Fabio Rampelli (LaPresse)

La polemica

Povero italiano! Per i tossicomani dell'inglese urge un nuovo D'Annunzio

Camillo Langone

Il vicepresidente della Camera, in quota Fratelli d’Italia, dall’alto del suo scranno di Montecitorio ha precisato che non si dice dispenser bensì dispensatore. Un volontario alla crociata di Fabio Rampelli contro i termini stranieri

Come mi piace la piccola crociata di Fabio Rampelli per l’uso della lingua italiana. Mi arruolo anch’io, subito, qui. Il vicepresidente della Camera dei deputati, ovviamente in quota Fratelli d’Italia, dall’alto del suo scranno di Montecitorio ha precisato che non si dice dispenser bensì dispensatore. Siccome nel Parlamento italiano si parla italiano, e ci mancherebbe. Io oltre che alla parola sarei contrario anche alla cosa, all’osceno plasticoso oggetto che ancora oggi, in molte chiese italiane, occupa le acquasantiere al posto dell’acquasanta, documentando così la poca fede dei fedeli. Ma questo è un altro discorso e torno subito al vocabolario, anzi a Rampelli sul quale ha ironizzato, via Twitter, il solito Calenda incontinente: “Ammazza Fabio grande traguardo! Decisivo per famiglie e imprese. Dopo che hai cambiato nome al dispenser ti tocca cambiare anche Made in Italy. Una cosa tipo: fatto in Italia. Oppure ancora meglio: siamo parecchio fatti in Italia”.

 

A me invece i drogati sembrano gli altri, i tossicomani dell’inglese che non riescono a smettere di dire boomer, body shaming, catcalling, community, cringe, curvy, green, hater, mobbing, rider, rumor, testimonial, e news, fake news, breaking news, qualsiasi termine con news, così come mi sembravano profondamente narcotizzati quelli che dicevano lockdown e green pass per esprimere tetre realtà che io definivo chiusura, clausura, segregazione, lasciapassare. Mi sono sempre sembrati drogatissimi, per la precisione drogati di omosessualina (una droga che restringe l’area della consapevolezza, al contrario della mescalina cara ad Allen Ginsberg), quelli che usano la parola americana di tre lettere per dire omosessuale, ed è una parola che io mi onoro di non avere mai scritto né pronunciato. Me ne vanto perché siamo in pochissimi, una rarefatta aristocrazia del pensiero, ad avere resistito a questa parola ideologica, invadente e insultante, che presuppone tristi coloro che invece apprezzano l’Origine del Mondo.

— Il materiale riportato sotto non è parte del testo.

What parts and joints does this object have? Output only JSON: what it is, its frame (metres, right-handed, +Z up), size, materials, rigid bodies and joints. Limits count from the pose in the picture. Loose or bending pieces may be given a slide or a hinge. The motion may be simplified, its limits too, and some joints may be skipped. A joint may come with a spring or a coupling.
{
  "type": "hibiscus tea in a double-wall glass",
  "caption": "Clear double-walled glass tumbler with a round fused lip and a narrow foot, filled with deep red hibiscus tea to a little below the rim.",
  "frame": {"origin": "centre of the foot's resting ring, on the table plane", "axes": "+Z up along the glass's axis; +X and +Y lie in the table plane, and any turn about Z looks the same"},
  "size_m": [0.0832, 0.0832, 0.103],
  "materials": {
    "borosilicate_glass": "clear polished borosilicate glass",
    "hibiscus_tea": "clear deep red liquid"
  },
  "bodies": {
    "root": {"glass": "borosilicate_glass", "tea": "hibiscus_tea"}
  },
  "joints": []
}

Io non ho nemmeno mai detto “week end” e figuriamoci “buon week” o “buon we”, formule orrende che ogni venerdì mi vengono rovesciate addosso da interlocutori, spesso interlocutrici, suppergiù le stesse donne che dicono continuamente “ok” per dire sì, bene, d’accordo. 

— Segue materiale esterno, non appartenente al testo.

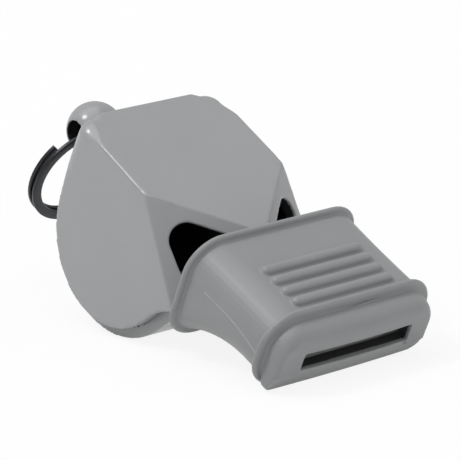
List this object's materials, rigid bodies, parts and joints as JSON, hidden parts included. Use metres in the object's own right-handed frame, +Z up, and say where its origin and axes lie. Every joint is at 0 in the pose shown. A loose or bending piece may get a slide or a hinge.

Dunque bene Rampelli ma Rampelli non basta, adesso ci vorrebbe un nuovo Gabriele D’Annunzio, l’instancabile forgiatore di neologismi, alcuni particolarmente patriottici come tramezzino (al posto di sandwich) e arzente (al posto di brandy o cognac). O un nuovo Bruno Migliorini, intellettuale meno noto ma non meno prezioso, il linguista che introdusse la parola regista (si diceva “regisseur”, nel primo Novecento il problema anziché l’inglese era il francese) e la parola autista (al posto di “chaffeur”). Farebbe gioco anche un nuovo Paolo Monelli, il grande giornalista che nel 1933 pubblicò “Barbaro dominio. Processo a 500 parole esotiche”.

 

Capisco che le date possano indurre in sospetto ma ricordo che la battaglia contro la penetrazione delle lingue straniere non fu iniziata dal fascismo, primo perché D’Annunzio fascista non era, secondo perché cominciò almeno nell’Ottocento, con Giuseppe Rigutini (“Neologismi buoni e cattivi”, 1886) e Pietro Fanfani (“Lessico della corrotta italianità”, 1877) e prima ancora con Vittorio Alfieri: “Di gran lunga antepongo di scrivere in una lingua quasi che morta, e per un popolo morto, e di vedermi anche sepolto prima di morire, allo scrivere in codeste lingue sorde e mute, francese ed inglese”. Tragico ma vero, l’Astigiano. Che Carlo Calenda, fiero sostenitore del liceo classico, avrà certamente studiato: deve soltanto ripassarlo.